- The current worker in the US stays with their employer for on an average of 4.4 years. 1
- As of January 7, 2011, the unemployment rate was 9.4%. 2
- Add to this all of the people who are working under contract, and what you have is a lot of people doing a lot of moving around. And this means your contact information quickly becomes outdated.
But it’s much worse than that. Outdated information can be very damaging.
- Mass communication problems - you won’t know who is not receiving information you feel important enough to broadcast.
- Missed opportunities - for instance, you have a client that you speak with on average four times a year. Let’s say that contact moves to a new company. You won’t know that until the next time you call him. By then your contact may be using the company’s default supplier. And you’ve lost a growth opportunity.
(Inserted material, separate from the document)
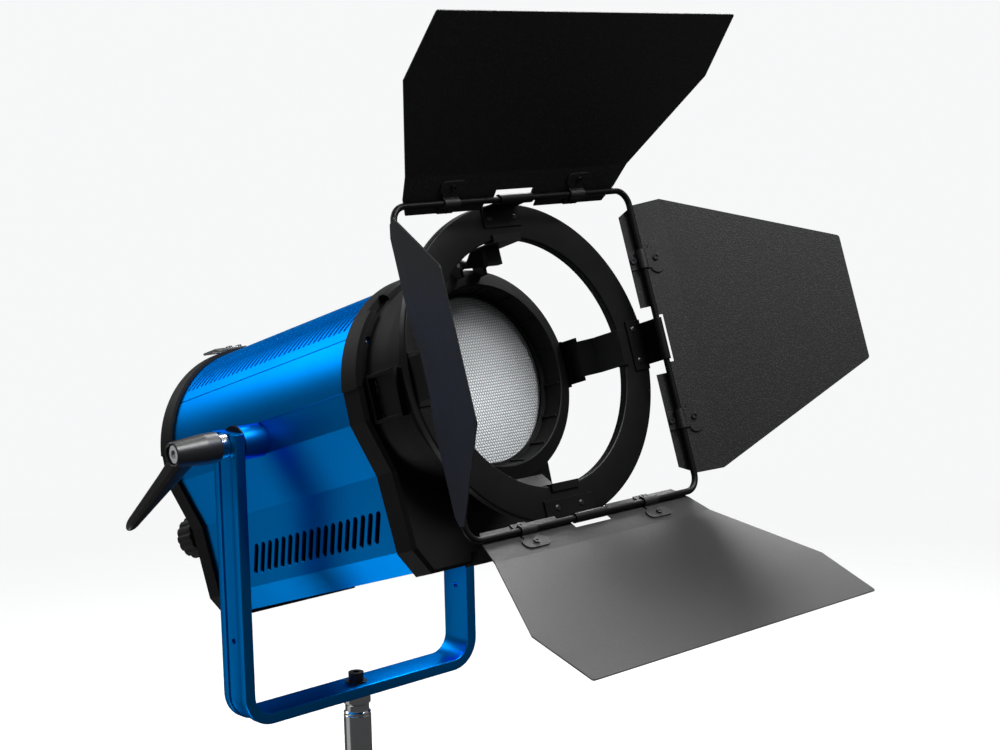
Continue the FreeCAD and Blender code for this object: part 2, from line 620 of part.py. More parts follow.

- You become reactionary - This is a world of information. If you’re constantly the last one to find things out, you won’t be around long. It is unacceptable to discover that a key contact has moved to another company from an industry periodical.
Admittedly, I haven’t seen the right software for this yet. Linkedin is the best self-updating database for professionals there is at the moment. But there’s a snag. People are hesitant, and rightly so, to put their phone numbers on their profile. Other than that, you can download your contacts’ information and plug it into any program you want. Go to the “Contacts” tab, then click on the export connections link at the bottom right-hand side of the page. This will allow you to turn your contact information into a .csv file. You can import your contacts into a cloud program, say Salesforce or Google Contacts. From there, everyone in your organization can see the same contacts, and it’s constantly updating. Sensitive information, like phone numbers and notes will not be effected by incoming, non-conflicting fields. It’s not a perfect solution, but one will come soon. Perhaps a permission level system built into Linkedin. We’ll see.
In the meantime, keep cutting costs where you can. And win the information race.